La Roumanie sous le bouclier américain
Le bouclier antimissile de Deveselu, dans le sud de la Roumanie, est devenu opérationnel en mai 2016. Il représente un élément-clé de la composante européenne du système de défense antibalistique américain assurant la sécurité collective des Etats de l’OTAN. Elle comporte: une station radar de détection lointaine en Turquie, quatre navires multimissions basés en Espagne, un centre de commandement à la base aérienne de Rammstein, en Allemagne, ainsi qu’un deuxième intercepteur terrestre qui sera construit en Pologne et qui deviendra opérationnel en 2018. Le bouclier antibalistique de Deveselu, qui a coûté environ 700 millions d’euros, doit répondre aux éventuelles menaces venant notamment du Proche Orient, ainsi qu’aux missiles à courte et moyenne portée récemment testés par l’Iran.
Bogdan Matei, 03.06.2016, 13:39
Le général et analyste militaire Alexandru Grumaz expliquait dans une interview pour la Radio publique roumaine: « A mon avis, c’est l’un des moments les plus importants des 25 années écoulées depuis la révolution anticommuniste de 1989. A l’adhésion de la Roumanie à l’UE et à l’OTAN, essentielle pour l’évolution du pays, vient s’ajouter ce troisième moment, qui nous inscrit sur la carte de la sécurité européenne.

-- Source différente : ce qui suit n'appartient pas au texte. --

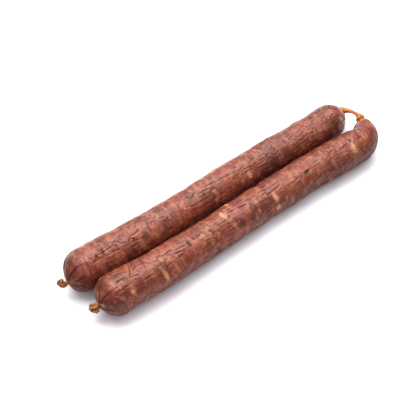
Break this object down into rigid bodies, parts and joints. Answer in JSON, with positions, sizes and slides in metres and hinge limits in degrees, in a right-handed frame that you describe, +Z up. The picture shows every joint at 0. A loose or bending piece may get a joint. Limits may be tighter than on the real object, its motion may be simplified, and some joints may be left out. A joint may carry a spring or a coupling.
{
  "type": "knackwurst pair",
  "caption": "Linked pair of dried, smoked sausages lying side by side, tied at one end and joined by a strand of casing at the other.",
  "frame": {"origin": "under the middle of the pair's box, on the surface that the pair rests on", "axes": "+X runs along the sausages from their tied ends to their linked ends, +Y runs from the front sausage to the rear one, +Z is up"},
  "size_m": [0.2414, 0.0568, 0.0263],
  "materials": {
    "sausage_skin": "wrinkled, smoked, slightly greasy satin",
    "bare_casing": "dried, amber, slightly translucent satin"
  },
  "bodies": {
    "root": {"front_sausage": "sausage_skin", "rear_sausage": "sausage_skin", "front_casing_knot": "bare_casing", "rear_casing_knot": "bare_casing", "casing_link": "bare_casing"}
  },
  "joints": []
}
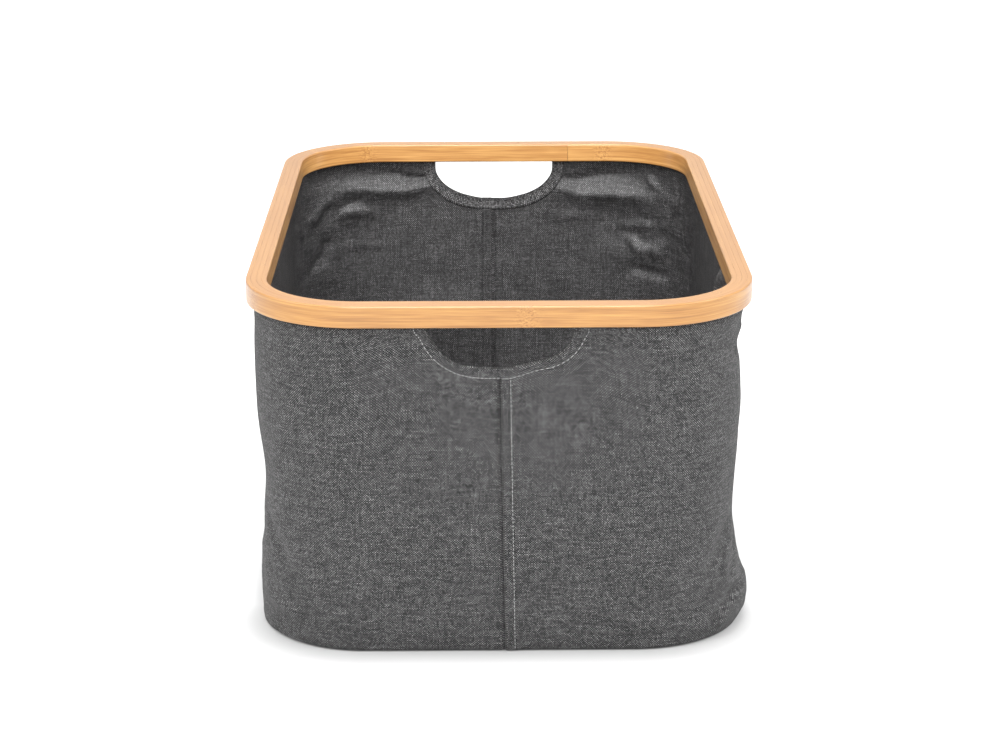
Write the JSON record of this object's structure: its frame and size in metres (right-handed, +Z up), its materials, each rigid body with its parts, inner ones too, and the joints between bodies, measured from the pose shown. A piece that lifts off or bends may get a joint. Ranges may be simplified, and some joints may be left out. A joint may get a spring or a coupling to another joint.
{
  "type": "laundry basket",
  "caption": "Open rectangular laundry basket: soft canvas walls with a hand hole at each end, hung from a bent bamboo rim that presses down for storage.",
  "frame": {"origin": "on the floor, midway between the two long sides and the two ends", "axes": "+X to the right across the basket, +Y along it to the back end, +Z up"},
  "size_m": [0.38, 0.58, 0.27],
  "materials": {
    "bamboo": "satin lacquer over laminated bamboo, fine lengthwise grain",
    "canvas": "heathered dark grey plain weave, coated inside",
    "tape": "bias-cut strip of the same canvas",
    "thread": "light grey twisted sewing thread",
    "board": "black fibreboard-like sheet, matt",
    "batten": "raw split bamboo",
    "staple_wire": "galvanised wire"
  },
  "bodies": {
    "bag": {"wall_left": "canvas", "wall_right": "canvas", "handhold_facing_front": "tape", "handhold_facing_back": "tape", "handhold_thread_front": "thread", "handhold_thread_back": "thread", "seam_thread_front": "thread", "seam_thread_back": "thread", "bottom_panel": "canvas", "base_board": "board", "bottom_lining": "canvas", "bottom_binding": "tape", "bottom_thread": "thread"},
    "rim": {"rim_outer_ply": "bamboo", "rim_outer_core": "bamboo", "rim_inner_core": "bamboo", "rim_inner_ply": "bamboo", "hem_left": "canvas", "hem_right": "canvas", "hem_batten_left": "batten", "hem_batten_right": "batten", "hem_staples": "staple_wire"}
  },
  "joints": [
    {"name": "rim_drop", "type": "slide", "parent": "bag", "child": "rim", "axis": [0, 0, 1], "range_m": [-0.2, 0], "deforming": ["wall_left", "wall_right", "handhold_facing_front", "handhold_facing_back", "handhold_thread_front", "handhold_thread_back", "seam_thread_front", "seam_thread_back"]}
  ]
}
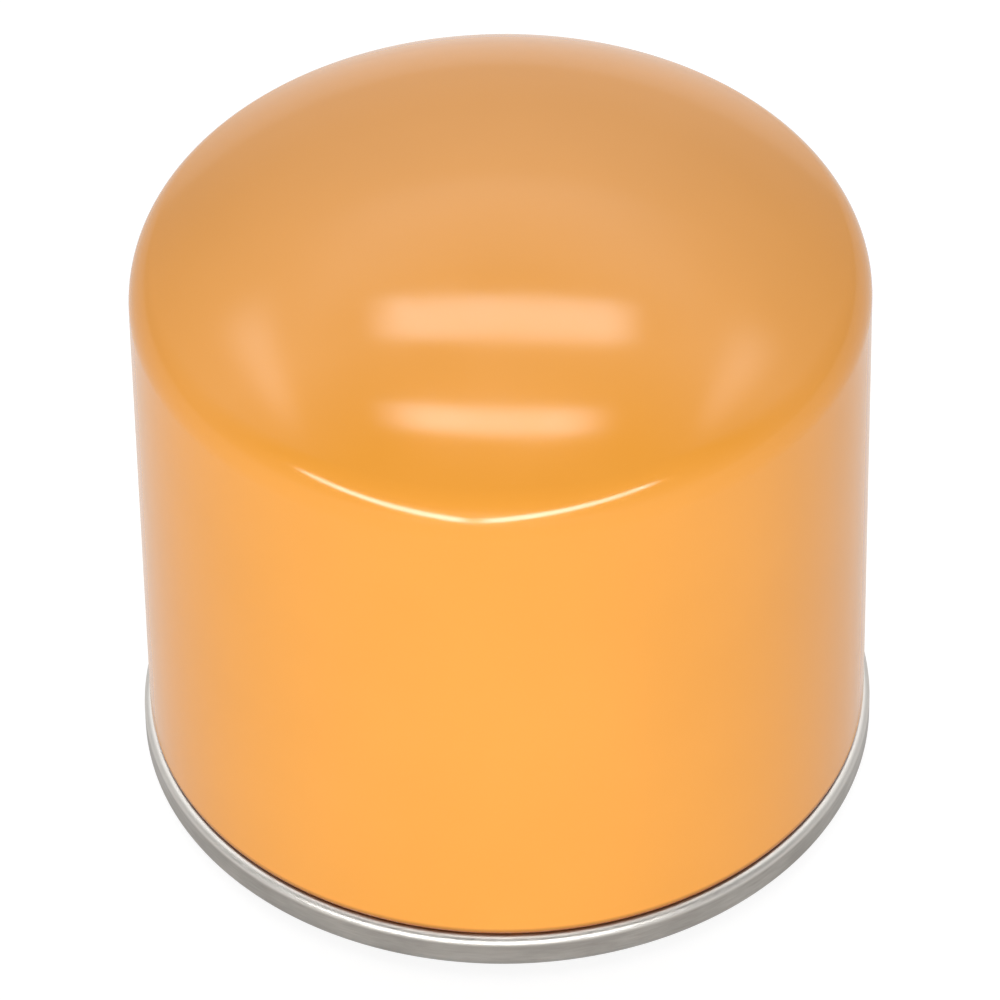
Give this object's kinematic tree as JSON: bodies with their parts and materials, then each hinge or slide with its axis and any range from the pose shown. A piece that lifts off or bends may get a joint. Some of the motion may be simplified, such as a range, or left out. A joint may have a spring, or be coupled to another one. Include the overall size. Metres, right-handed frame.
{
  "type": "spin-on oil filter",
  "caption": "Small-engine spin-on oil filter: a domed painted steel can with a double-seamed base, gasket and threaded hub, and a pleated element with bypass and drain-back valves inside.",
  "frame": {"origin": "centre of the gasket's sealing face, on the thread axis, which is also the bottom centre of the whole part", "axes": "+Z along the thread axis from the gasket up to the top of the dome; +X and +Y are alike, because the shell is round"},
  "size_m": [0.0772, 0.0772, 0.0774],
  "materials": {
    "orange_paint": "gloss",
    "tinned_steel": "satin",
    "plate_steel": "satin",
    "zinc_steel": "satin",
    "spring_steel": "satin",
    "black_rubber": "matte",
    "sealing_compound": "matte",
    "potting": "matte",
    "filter_paper": "matte"
  },
  "bodies": {
    "filter": {"can": "orange_paint", "thread_plate": "plate_steel", "seam_cover": "tinned_steel", "seam_sealant": "sealing_compound", "gasket": "black_rubber", "lower_end_cap": "zinc_steel", "upper_end_cap": "zinc_steel", "lower_potting": "potting", "upper_potting": "potting", "pleated_paper": "filter_paper", "paper_seam_clip": "zinc_steel", "centre_tube": "zinc_steel", "bypass_cage": "zinc_steel", "bypass_seal": "black_rubber", "bypass_spring": "spring_steel", "element_spring": "spring_steel"},
    "bypass_valve": {"bypass_disc": "zinc_steel"},
    "drain_back_lip": {"drain_back_valve": "black_rubber"}
  },
  "joints": [
    {"name": "bypass_opening", "type": "slide", "parent": "filter", "child": "bypass_valve", "axis": [0, 0, -1], "range_m": [0, 0.003], "stiffness_N_per_m": 1900, "springref_m": -0.0062, "deforming": ["bypass_spring"]},
    {"name": "drain_back_lift", "type": "slide", "parent": "filter", "child": "drain_back_lip", "axis": [0, 0, 1], "range_m": [0, 0.001], "stiffness_N_per_m": 300, "springref_m": -0.001, "deforming": ["drain_back_valve"]}
  ]
}
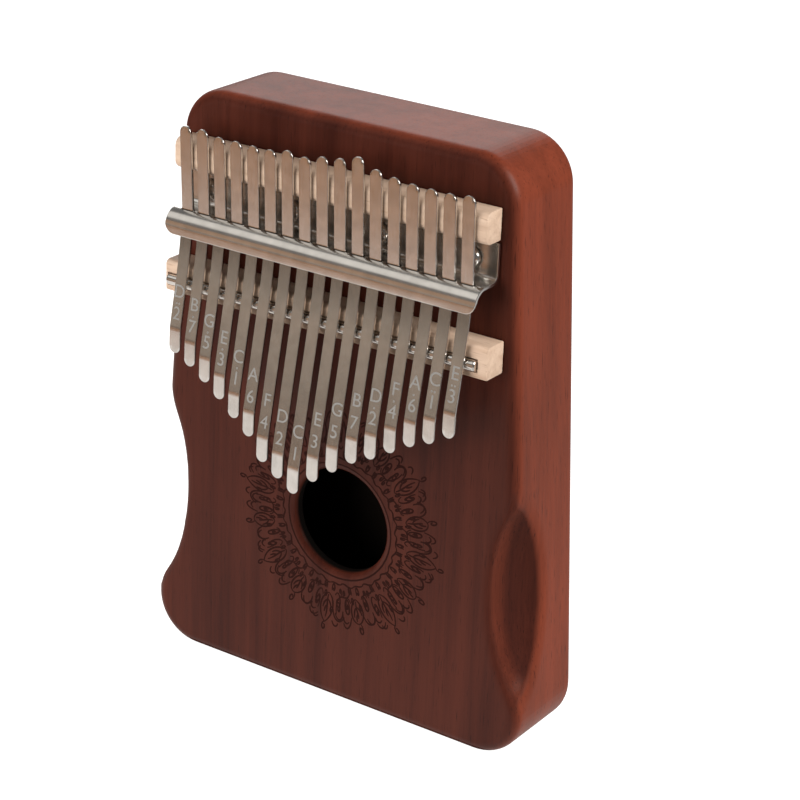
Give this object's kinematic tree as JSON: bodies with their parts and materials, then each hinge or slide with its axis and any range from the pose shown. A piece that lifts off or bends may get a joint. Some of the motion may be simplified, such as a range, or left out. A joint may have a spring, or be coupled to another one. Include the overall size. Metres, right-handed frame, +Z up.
{
  "type": "thumb piano",
  "caption": "Hollow wooden thumb piano with spring-steel tines clamped over a bridge; each tine flexes when plucked and slides along its length for tuning.",
  "frame": {"origin": "middle of the flat bottom edge the body stands on, midway between the body's front and back faces", "axes": "+Z up along the tines towards the top edge, +X to the right seen from the front, -Y out of the front face with the sound hole"},
  "size_m": [0.126, 0.0488, 0.17],
  "materials": {
    "reddish_brown_wood": "satin lacquer",
    "back_plate_wood": "satin lacquer",
    "pale_wood": "sanded, unvarnished",
    "polished_steel": "polished"
  },
  "bodies": {
    "body": {"body_shell": "reddish_brown_wood", "back_plate": "back_plate_wood", "upper_bar": "pale_wood", "lower_bridge": "pale_wood", "saddle_rod": "polished_steel", "pressure_bracket": "polished_steel", "bracket_screw_1": "polished_steel", "bracket_screw_2": "polished_steel", "bracket_screw_3": "polished_steel", "bracket_screw_4": "polished_steel"},
    "tine_01": {"tine_01_shank": "polished_steel"},
    "tongue_01": {"tine_01_tongue": "polished_steel"},
    "tine_02": {"tine_02_shank": "polished_steel"},
    "tongue_02": {"tine_02_tongue": "polished_steel"},
    "tine_03": {"tine_03_shank": "polished_steel"},
    "tongue_03": {"tine_03_tongue": "polished_steel"},
    "tine_04": {"tine_04_shank": "polished_steel"},
    "tongue_04": {"tine_04_tongue": "polished_steel"},
    "tine_05": {"tine_05_shank": "polished_steel"},
    "tongue_05": {"tine_05_tongue": "polished_steel"},
    "tine_06": {"tine_06_shank": "polished_steel"},
    "tongue_06": {"tine_06_tongue": "polished_steel"},
    "tine_07": {"tine_07_shank": "polished_steel"},
    "tongue_07": {"tine_07_tongue": "polished_steel"},
    "tine_08": {"tine_08_shank": "polished_steel"},
    "tongue_08": {"tine_08_tongue": "polished_steel"},
    "tine_09": {"tine_09_shank": "polished_steel"},
    "tongue_09": {"tine_09_tongue": "polished_steel"},
    "tine_10": {"tine_10_shank": "polished_steel"},
    "tongue_10": {"tine_10_tongue": "polished_steel"},
    "tine_11": {"tine_11_shank": "polished_steel"},
    "tongue_11": {"tine_11_tongue": "polished_steel"},
    "tine_12": {"tine_12_shank": "polished_steel"},
    "tongue_12": {"tine_12_tongue": "polished_steel"},
    "tine_13": {"tine_13_shank": "polished_steel"},
    "tongue_13": {"tine_13_tongue": "polished_steel"},
    "tine_14": {"tine_14_shank": "polished_steel"},
    "tongue_14": {"tine_14_tongue": "polished_steel"},
    "tine_15": {"tine_15_shank": "polished_steel"},
    "tongue_15": {"tine_15_tongue": "polished_steel"},
    "tine_16": {"tine_16_shank": "polished_steel"},
    "tongue_16": {"tine_16_tongue": "polished_steel"},
    "tine_17": {"tine_17_shank": "polished_steel"},
    "tongue_17": {"tine_17_tongue": "polished_steel"}
  },
  "joints": [
    {"name": "tine_01_tuning", "type": "slide", "parent": "body", "child": "tine_01", "axis": [0, 0, 1], "range_m": [-0.001, 0.001]},
    {"name": "tine_01_pluck", "type": "hinge", "parent": "tine_01", "child": "tongue_01", "pos_m": [-0.0452, -0.0253, 0.1168], "axis": [1, 0, 0], "range_deg": [-4, 5], "stiffness_Nm_per_rad": 5.01},
    {"name": "tine_02_tuning", "type": "slide", "parent": "body", "child": "tine_02", "axis": [0, 0, 1], "range_m": [-0.001, 0.001]},
    {"name": "tine_02_pluck", "type": "hinge", "parent": "tine_02", "child": "tongue_02", "pos_m": [-0.03955, -0.0253, 0.1168], "axis": [1, 0, 0], "range_deg": [-4, 5], "stiffness_Nm_per_rad": 4.45},
    {"name": "tine_03_tuning", "type": "slide", "parent": "body", "child": "tine_03", "axis": [0, 0, 1], "range_m": [-0.001, 0.001]},
    {"name": "tine_03_pluck", "type": "hinge", "parent": "tine_03", "child": "tongue_03", "pos_m": [-0.0339, -0.0253, 0.1168], "axis": [1, 0, 0], "range_deg": [-4, 5], "stiffness_Nm_per_rad": 3.9},
    {"name": "tine_04_tuning", "type": "slide", "parent": "body", "child": "tine_04", "axis": [0, 0, 1], "range_m": [-0.001, 0.001]},
    {"name": "tine_04_pluck", "type": "hinge", "parent": "tine_04", "child": "tongue_04", "pos_m": [-0.02825, -0.0253, 0.1168], "axis": [1, 0, 0], "range_deg": [-4, 5], "stiffness_Nm_per_rad": 3.43},
    {"name": "tine_05_tuning", "type": "slide", "parent": "body", "child": "tine_05", "axis": [0, 0, 1], "range_m": [-0.001, 0.001]},
    {"name": "tine_05_pluck", "type": "hinge", "parent": "tine_05", "child": "tongue_05", "pos_m": [-0.0226, -0.0253, 0.1168], "axis": [1, 0, 0], "range_deg": [-4, 5], "stiffness_Nm_per_rad": 3.02},
    {"name": "tine_06_tuning", "type": "slide", "parent": "body", "child": "tine_06", "axis": [0, 0, 1], "range_m": [-0.001, 0.001]},
    {"name": "tine_06_pluck", "type": "hinge", "parent": "tine_06", "child": "tongue_06", "pos_m": [-0.01695, -0.0253, 0.1168], "axis": [1, 0, 0], "range_deg": [-4, 5], "stiffness_Nm_per_rad": 2.71},
    {"name": "tine_07_tuning", "type": "slide", "parent": "body", "child": "tine_07", "axis": [0, 0, 1], "range_m": [-0.001, 0.001]},
    {"name": "tine_07_pluck", "type": "hinge", "parent": "tine_07", "child": "tongue_07", "pos_m": [-0.0113, -0.0253, 0.1168], "axis": [1, 0, 0], "range_deg": [-4, 5], "stiffness_Nm_per_rad": 2.33},
    {"name": "tine_08_tuning", "type": "slide", "parent": "body", "child": "tine_08", "axis": [0, 0, 1], "range_m": [-0.001, 0.001]},
    {"name": "tine_08_pluck", "type": "hinge", "parent": "tine_08", "child": "tongue_08", "pos_m": [-0.00565, -0.0253, 0.1168], "axis": [1, 0, 0], "range_deg": [-4, 5], "stiffness_Nm_per_rad": 2.17},
    {"name": "tine_09_tuning", "type": "slide", "parent": "body", "child": "tine_09", "axis": [0, 0, 1], "range_m": [-0.001, 0.001]},
    {"name": "tine_09_pluck", "type": "hinge", "parent": "tine_09", "child": "tongue_09", "pos_m": [0, -0.0253, 0.1168], "axis": [1, 0, 0], "range_deg": [-4, 5], "stiffness_Nm_per_rad": 2.05},
    {"name": "tine_10_tuning", "type": "slide", "parent": "body", "child": "tine_10", "axis": [0, 0, 1], "range_m": [-0.001, 0.001]},
    {"name": "tine_10_pluck", "type": "hinge", "parent": "tine_10", "child": "tongue_10", "pos_m": [0.00565, -0.0253, 0.1168], "axis": [1, 0, 0], "range_deg": [-4, 5], "stiffness_Nm_per_rad": 2.28},
    {"name": "tine_11_tuning", "type": "slide", "parent": "body", "child": "tine_11", "axis": [0, 0, 1], "range_m": [-0.001, 0.001]},
    {"name": "tine_11_pluck", "type": "hinge", "parent": "tine_11", "child": "tongue_11", "pos_m": [0.0113, -0.0253, 0.1168], "axis": [1, 0, 0], "range_deg": [-4, 5], "stiffness_Nm_per_rad": 2.53},
    {"name": "tine_12_tuning", "type": "slide", "parent": "body", "child": "tine_12", "axis": [0, 0, 1], "range_m": [-0.001, 0.001]},
    {"name": "tine_12_pluck", "type": "hinge", "parent": "tine_12", "child": "tongue_12", "pos_m": [0.01695, -0.0253, 0.1168], "axis": [1, 0, 0], "range_deg": [-4, 5], "stiffness_Nm_per_rad": 2.83},
    {"name": "tine_13_tuning", "type": "slide", "parent": "body", "child": "tine_13", "axis": [0, 0, 1], "range_m": [-0.001, 0.001]},
    {"name": "tine_13_pluck", "type": "hinge", "parent": "tine_13", "child": "tongue_13", "pos_m": [0.0226, -0.0253, 0.1168], "axis": [1, 0, 0], "range_deg": [-4, 5], "stiffness_Nm_per_rad": 3.06},
    {"name": "tine_14_tuning", "type": "slide", "parent": "body", "child": "tine_14", "axis": [0, 0, 1], "range_m": [-0.001, 0.001]},
    {"name": "tine_14_pluck", "type": "hinge", "parent": "tine_14", "child": "tongue_14", "pos_m": [0.02825, -0.0253, 0.1168], "axis": [1, 0, 0], "range_deg": [-4, 5], "stiffness_Nm_per_rad": 3.42},
    {"name": "tine_15_tuning", "type": "slide", "parent": "body", "child": "tine_15", "axis": [0, 0, 1], "range_m": [-0.001, 0.001]},
    {"name": "tine_15_pluck", "type": "hinge", "parent": "tine_15", "child": "tongue_15", "pos_m": [0.0339, -0.0253, 0.1168], "axis": [1, 0, 0], "range_deg": [-4, 5], "stiffness_Nm_per_rad": 3.85},
    {"name": "tine_16_tuning", "type": "slide", "parent": "body", "child": "tine_16", "axis": [0, 0, 1], "range_m": [-0.001, 0.001]},
    {"name": "tine_16_pluck", "type": "hinge", "parent": "tine_16", "child": "tongue_16", "pos_m": [0.03955, -0.0253, 0.1168], "axis": [1, 0, 0], "range_deg": [-4, 5], "stiffness_Nm_per_rad": 4.25},
    {"name": "tine_17_tuning", "type": "slide", "parent": "body", "child": "tine_17", "axis": [0, 0, 1], "range_m": [-0.001, 0.001]},
    {"name": "tine_17_pluck", "type": "hinge", "parent": "tine_17", "child": "tongue_17", "pos_m": [0.0452, -0.0253, 0.1168], "axis": [1, 0, 0], "range_deg": [-4, 5], "stiffness_Nm_per_rad": 4.88}
  ]
}
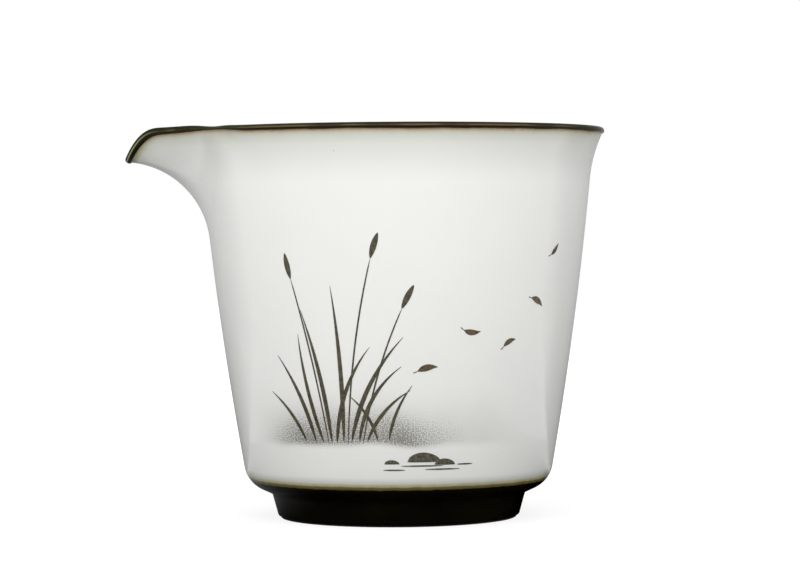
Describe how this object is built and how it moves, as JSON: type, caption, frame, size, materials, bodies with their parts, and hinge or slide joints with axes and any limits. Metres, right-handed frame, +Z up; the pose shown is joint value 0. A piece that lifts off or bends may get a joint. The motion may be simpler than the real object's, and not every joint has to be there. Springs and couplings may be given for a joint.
{
  "type": "tea pitcher",
  "caption": "Handleless ceramic tea pitcher: a flared white glazed bowl with a dark glazed lip and foot, and a beak pulled out of the rim to pour from.",
  "frame": {"origin": "centre of the footprint, beak included, on the table that the foot ring stands on", "axes": "+Z up, -X towards the beak's tip, so +X points away from the beak; the bowl's own axis stands 6.5 mm from the origin on the +X side"},
  "size_m": [0.0986, 0.0856, 0.0803],
  "materials": {
    "bare_clay": "unglazed brown stoneware, dry and slightly gritty",
    "dark_glaze": "glossy brown-black iron glaze",
    "white_glaze": "glossy opaque white glaze with a few pinholes",
    "olive_glaze": "glossy translucent olive where white thins over dark"
  },
  "bodies": {
    "root": {"clay_body": "bare_clay", "foot_ring": "bare_clay", "inner_glaze": "dark_glaze", "rim_glaze": "dark_glaze", "white_glaze": "white_glaze", "overlap_line": "olive_glaze", "foot_glaze": "dark_glaze", "base_glaze": "dark_glaze"}
  },
  "joints": []
}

La Roumanie figure à présent sur la carte de la sécurité européenne. Et ce n’est pas tout. Pour la première fois, la Roumanie dispose de garanties fermes de sécurité et nous comptons parmi les membres importants de l’OTAN. »
Présent à la cérémonie d’inauguration de la base de Deveselu, le premier ministre Dacian Cioloş soulignait que le bouclier antimissile était une composante importante du Partenariat stratégique entre la Roumanie et les Etats-Unis, dans un contexte sécuritaire marqué de plus en plus souvent par des changements dramatiques, des risques et des menaces. Comme tous les responsables politiques de Bucarest, le chef du gouvernement a assuré que la base de Deveselu ne représentait une menace pour personne.
Dacian Cioloş : « C’est un site exclusivement défensif face à la menace des missiles balistiques. Il renforce la capacité de défense antimissile de l’OTAN et étend la couverture défensive des Etats alliés du sud et du centre de l’Europe, diminuant sensiblement le risque d’éventuelles attaques de missiles balistiques provenant de l’extérieur de la zone euro-atlantique. »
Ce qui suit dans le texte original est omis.